Mesdames et messieurs,
- Lorsque le Charles de Gaulle entrera en service, quinze années se seront écoulées après que la loi de programmation de 1984 qui a prévu de doter notre marine nationale d'un porte-avions nucléaire, eut été adoptée.
- Il s'agira du plus grand bâtiment construit dans nos arsenaux depuis la dernière guerre. Ce sera la première fois, dans notre pays, qu'un bâtiment de surface sera doté d'une propulsion nucléaire. Ce sera également la première fois que le groupe aérien d'un de nos porte-avions sera entièrement constitué d'avions de combat du même type, le Rafale, dont j'observe que le poids au décollage sera près de deux fois supérieur à celui des avions actuellement en service dans notre marine.
- Pour réaliser ce programme, il fallut faire appel à toutes les ressources de notre Nation, à son intelligence, à ses compétences, à sa ténacité. Je veux rendre hommage à ceux qui oeuvrent pour atteindre cet objectif en respectant les délais et le coût qui ont été fixés.
- Lorsque le porte-avions quittera le bassin, ceux qui ont assemblé sa coque entreprendront une tâche nouvelle, un transport de chaland de débarquement du type Foudre, dont les travaux d'assemblage débuteront dans les tous prochains jours.
- En dehors même de l'arsenal de Brest et des 6000 personnes qui y travaillent dont je salue les fortes traditions et le grand savoir-faire, d'autres acteurs ont participé à ce programme d'envergure. Sa dimension, les hautes technologies employées, la complexité des systèmes à intégrer ont conduit, en effet, à faire appel à plus d'un millier d'entreprises. Parmi elles figurent les plus grandes entreprises nationales de l'armement et du nucléaire, mais aussi de très nombreuses petites et moyennes entreprises en grande majorité françaises, mais également européennes, ce qui en soit est une bonne chose. Il n'y a aucune raison, en effet, pour que les 350 millions d'Européens rassemblés au sein de l'Union européenne ne puissent développer ensemble les moyens de leur sécurité. C'est l'une des conditions nouvelles de l'indépendance de chacun et de l'indépendance de l'Union.

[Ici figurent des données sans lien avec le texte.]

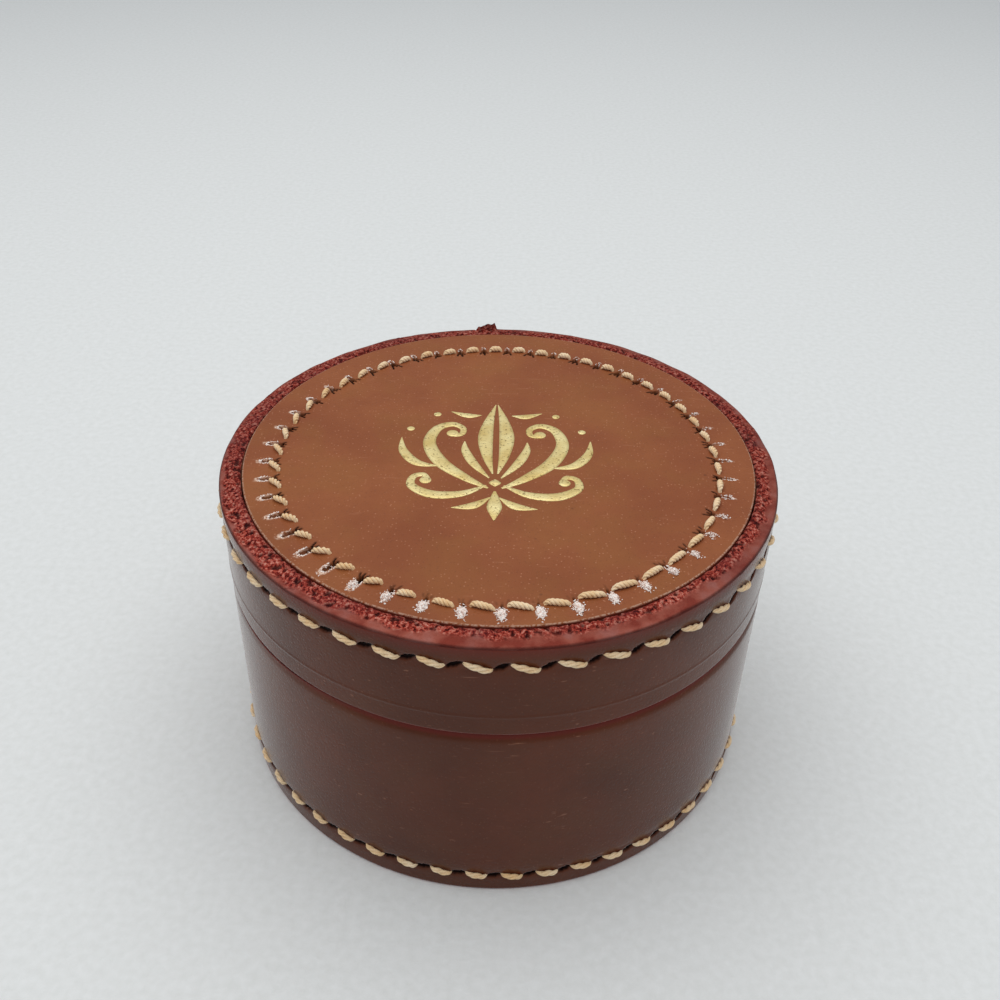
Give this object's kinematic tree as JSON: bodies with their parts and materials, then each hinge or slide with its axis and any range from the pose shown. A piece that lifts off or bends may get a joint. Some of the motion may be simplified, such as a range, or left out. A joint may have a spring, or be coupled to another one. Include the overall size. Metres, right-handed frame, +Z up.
{
  "type": "round leather cufflink box",
  "caption": "Round saddle-stitched leather display box with a lift-off lid over an inner collar, and a suede-covered pad in the base and the lid.",
  "frame": {"origin": "middle of the foot ring, on the surface that the box stands on", "axes": "+Z up along the box's axis, -Y towards the front, +X to the right of someone facing the front; the wall strips are joined at the back"},
  "size_m": [0.0778, 0.0778, 0.0461],
  "materials": {
    "disc_leather": "satin tan vegetable-tanned leather with fine grain",
    "wall_leather": "satin brown leather with fine pebbled grain and burnished red-brown edges",
    "waxed_thread": "twisted waxed linen thread, straw coloured",
    "suede": "soft brown suede",
    "grey_board": "plain pressed board, out of sight",
    "wadding": "soft white wadding, out of sight"
  },
  "bodies": {
    "base": {"base_wall": "wall_leather", "base_disc": "disc_leather", "base_thread": "waxed_thread", "base_collar": "wall_leather", "collar_lining": "suede", "floor_board": "grey_board", "floor_wadding": "wadding", "floor_suede": "suede"},
    "lid": {"lid_wall": "wall_leather", "lid_disc": "disc_leather", "lid_thread": "waxed_thread", "lid_board": "grey_board", "lid_wadding": "wadding", "lid_suede": "suede"}
  },
  "joints": [
    {"name": "lid_lift", "type": "slide", "parent": "base", "child": "lid", "axis": [0, 0, 1], "range_m": [0, 0.06]}
  ]
}
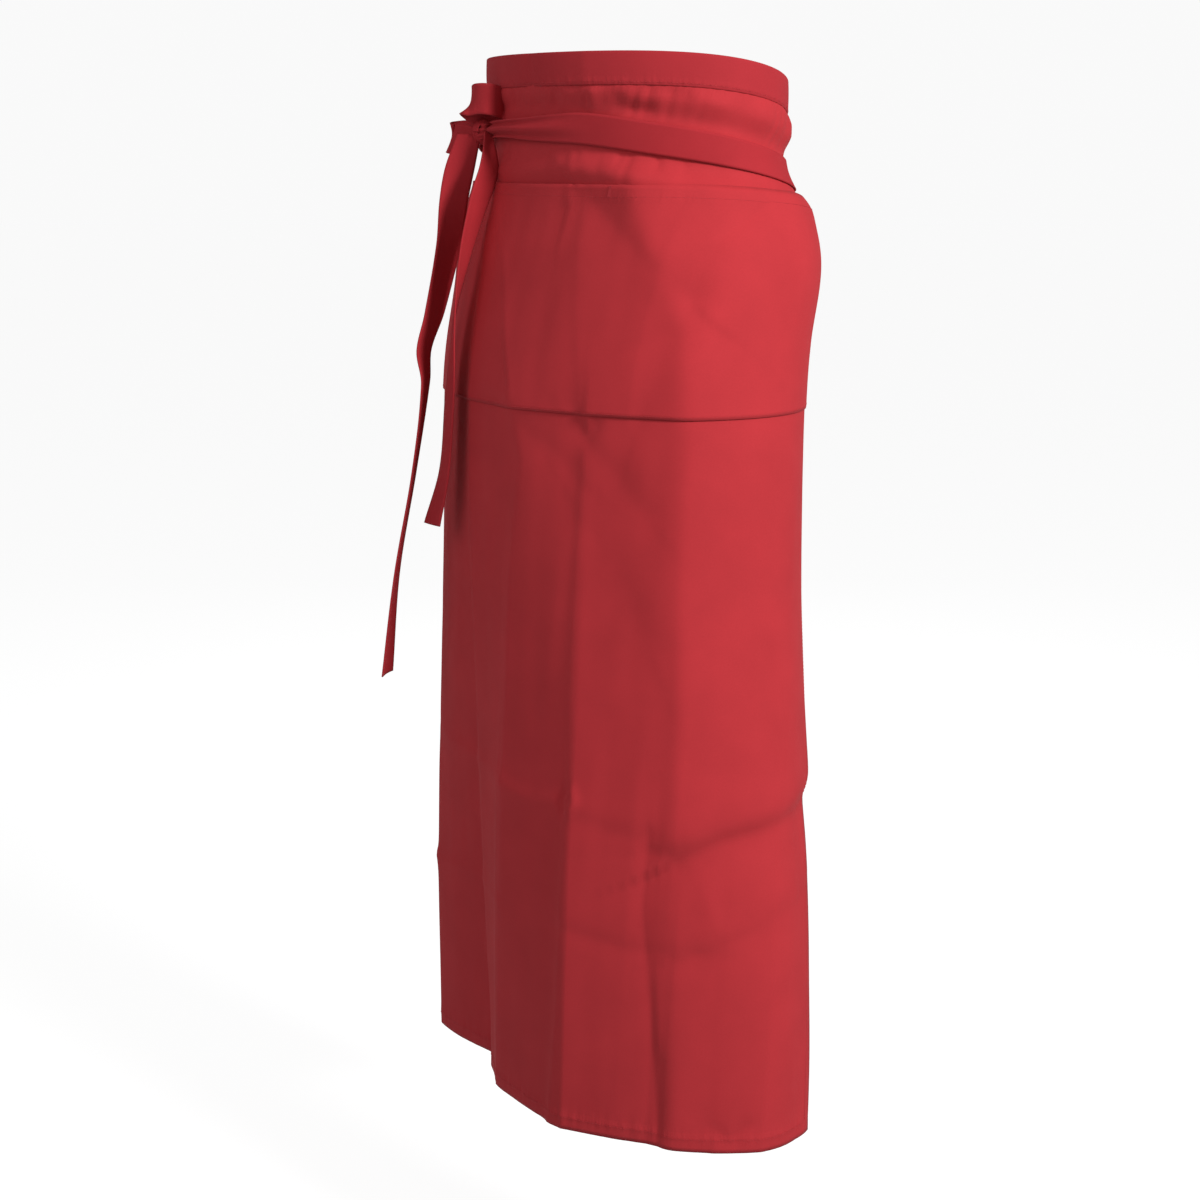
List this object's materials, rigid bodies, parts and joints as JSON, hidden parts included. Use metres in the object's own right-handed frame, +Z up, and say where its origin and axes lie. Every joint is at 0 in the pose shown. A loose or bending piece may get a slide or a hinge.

- Certes, toute coopération de ce type impose des contraintes, appelle des restructurations industrielles chez nous et chez nos partenaires. Cela bouscule les habitudes, il faut le comprendre et nous y préparer.\
Nous avons dans ce domaine, des atouts majeurs, comme on dit, des pôles d'excellence. Nous sommes les seuls en Europe, est-il nécessaire de le rappeler ici, à construire un porte-avions d'un tel tonnage. Nous sommes les seuls en Europe avec les Britanniques à construire des sous-marins nucléaires. Nous avons en la matière spatiale, aéronautique, électronique, informatique et j'en oublie, des compétences unanimement reconnues. Sachons nous en servir. D'autant plus que cette orientation est inscrite dans le projet de loi de programmation militaire actuellement examiné au Parlement pour les années 1995 à 2000.

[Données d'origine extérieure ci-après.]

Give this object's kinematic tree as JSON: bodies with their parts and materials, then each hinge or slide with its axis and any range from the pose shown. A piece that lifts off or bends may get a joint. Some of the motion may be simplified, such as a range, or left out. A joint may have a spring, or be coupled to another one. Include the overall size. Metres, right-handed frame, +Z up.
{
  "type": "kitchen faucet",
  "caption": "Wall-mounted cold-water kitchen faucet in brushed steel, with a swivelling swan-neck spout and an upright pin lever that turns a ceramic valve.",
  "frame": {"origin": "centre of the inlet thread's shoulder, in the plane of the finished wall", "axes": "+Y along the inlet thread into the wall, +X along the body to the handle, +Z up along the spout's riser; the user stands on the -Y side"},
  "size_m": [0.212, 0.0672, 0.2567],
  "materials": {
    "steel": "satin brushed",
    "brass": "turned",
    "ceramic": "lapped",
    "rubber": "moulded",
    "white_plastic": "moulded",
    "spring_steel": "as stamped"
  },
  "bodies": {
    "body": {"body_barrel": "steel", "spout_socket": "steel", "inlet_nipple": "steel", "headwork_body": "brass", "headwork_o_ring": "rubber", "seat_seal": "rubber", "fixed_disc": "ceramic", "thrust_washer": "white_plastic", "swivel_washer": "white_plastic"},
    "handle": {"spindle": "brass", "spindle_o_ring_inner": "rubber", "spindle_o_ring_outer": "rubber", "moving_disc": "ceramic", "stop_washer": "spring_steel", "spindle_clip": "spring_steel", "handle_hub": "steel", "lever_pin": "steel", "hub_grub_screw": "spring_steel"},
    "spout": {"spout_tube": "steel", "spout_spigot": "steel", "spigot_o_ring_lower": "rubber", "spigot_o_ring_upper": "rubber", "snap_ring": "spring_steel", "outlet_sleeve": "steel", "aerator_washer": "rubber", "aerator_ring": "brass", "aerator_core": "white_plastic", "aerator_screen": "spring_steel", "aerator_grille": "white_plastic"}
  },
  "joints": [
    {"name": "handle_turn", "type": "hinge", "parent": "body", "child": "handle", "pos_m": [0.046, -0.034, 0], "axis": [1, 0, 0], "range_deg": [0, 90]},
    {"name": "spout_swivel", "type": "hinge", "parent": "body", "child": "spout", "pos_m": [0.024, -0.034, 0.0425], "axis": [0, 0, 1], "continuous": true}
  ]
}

- Un projet de coopération est en cours de négociation, le programme Horizon, qui réunit la France, la Grande-Bretagne et l'Italie pour la construction d'une frégate anti-aérienne et qui devrait, à l'aube du siècle prochain, assurer l'accompagnement du porte-avions qui se trouve devant vous, le porte-avions Charles de Gaulle.
- Ce projet connaît quelques difficultés pour les raisons mêmes que je viens d'évoquer. Des industriels et leurs intérêts s'opposent. Je souhaite que ces difficultés soient surmontées. Elles nous montrent, en tout cas, qu'il reste beaucoup à faire.\
L'achèvement dans les faits de l'Union européenne sera longue. Elle exigera de la patience et une forte volonté politique. En attendant, nous devons poursuivre l'équipement de nos forces armées avec les moyens qui sont nôtres. Ce porte-avions, instrument de puissance et de souveraineté, est la pièce majeure du dispositif aéronaval que nous entendons maintenir dans nos approches maritimes et déployer lorsque nos intérêts l'exigerons ou lorsque nous déciderons de participer à des opérations sous l'égide des Nations unies.

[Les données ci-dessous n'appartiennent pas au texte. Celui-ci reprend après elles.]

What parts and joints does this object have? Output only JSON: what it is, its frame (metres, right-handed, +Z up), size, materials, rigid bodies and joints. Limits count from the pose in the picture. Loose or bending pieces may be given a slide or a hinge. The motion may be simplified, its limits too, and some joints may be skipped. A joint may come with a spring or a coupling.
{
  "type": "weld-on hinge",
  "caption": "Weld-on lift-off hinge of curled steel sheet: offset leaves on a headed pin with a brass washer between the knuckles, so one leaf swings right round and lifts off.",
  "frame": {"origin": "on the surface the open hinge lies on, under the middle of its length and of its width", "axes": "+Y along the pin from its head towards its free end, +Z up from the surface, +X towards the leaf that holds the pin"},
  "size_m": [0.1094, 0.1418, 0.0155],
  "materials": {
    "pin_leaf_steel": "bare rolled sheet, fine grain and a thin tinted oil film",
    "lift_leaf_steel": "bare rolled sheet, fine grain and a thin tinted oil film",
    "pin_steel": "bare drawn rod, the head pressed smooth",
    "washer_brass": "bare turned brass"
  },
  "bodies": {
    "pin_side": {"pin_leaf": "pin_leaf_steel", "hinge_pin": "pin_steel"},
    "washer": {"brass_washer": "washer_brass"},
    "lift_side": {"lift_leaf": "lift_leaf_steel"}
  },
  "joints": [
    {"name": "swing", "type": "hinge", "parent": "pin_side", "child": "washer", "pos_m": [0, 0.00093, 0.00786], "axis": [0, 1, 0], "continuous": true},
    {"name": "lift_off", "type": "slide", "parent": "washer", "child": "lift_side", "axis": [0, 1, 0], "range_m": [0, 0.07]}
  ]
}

- Il jouera un rôle essentiel dans le traitement initial des crises, car sa présence se veut avant tout préventive. Mais si la crise devient conflit et si la France décide de s'engager, ces avions pourront être utilisés, comme ceux de l'armée de l'air, en appui de nos forces terrestres, de même qu'en cas extrême, s'il en reçoit l'ordre, le porte-avions sera en mesure de délivrer l'ultime avertissement nucléaire.
- Pour illustrer ce propos, je rappellerai simplement qu'au cours de ces trente dernières années, nos porte-avions ont participé aux campagnes d'expérimentation nucléaire dans le Pacifique, contribué au large de Djibouti à la marche de ce territoire vers l'indépendance, soutenu les contingents français quand ce fut nécessaire en Méditerranée orientale, assuré la présence française dans l'océan Indien lors des opérations qui s'y sont déroulées. Aujourd'hui même, l'un de nos porte-avions peut, quand la situation le demande, être déployé en Adriatique afin de prendre part aux opérations aériennes en Bosnie-Herzégovine, comme nous avons accepté de le faire dans le cadre des actions internationales.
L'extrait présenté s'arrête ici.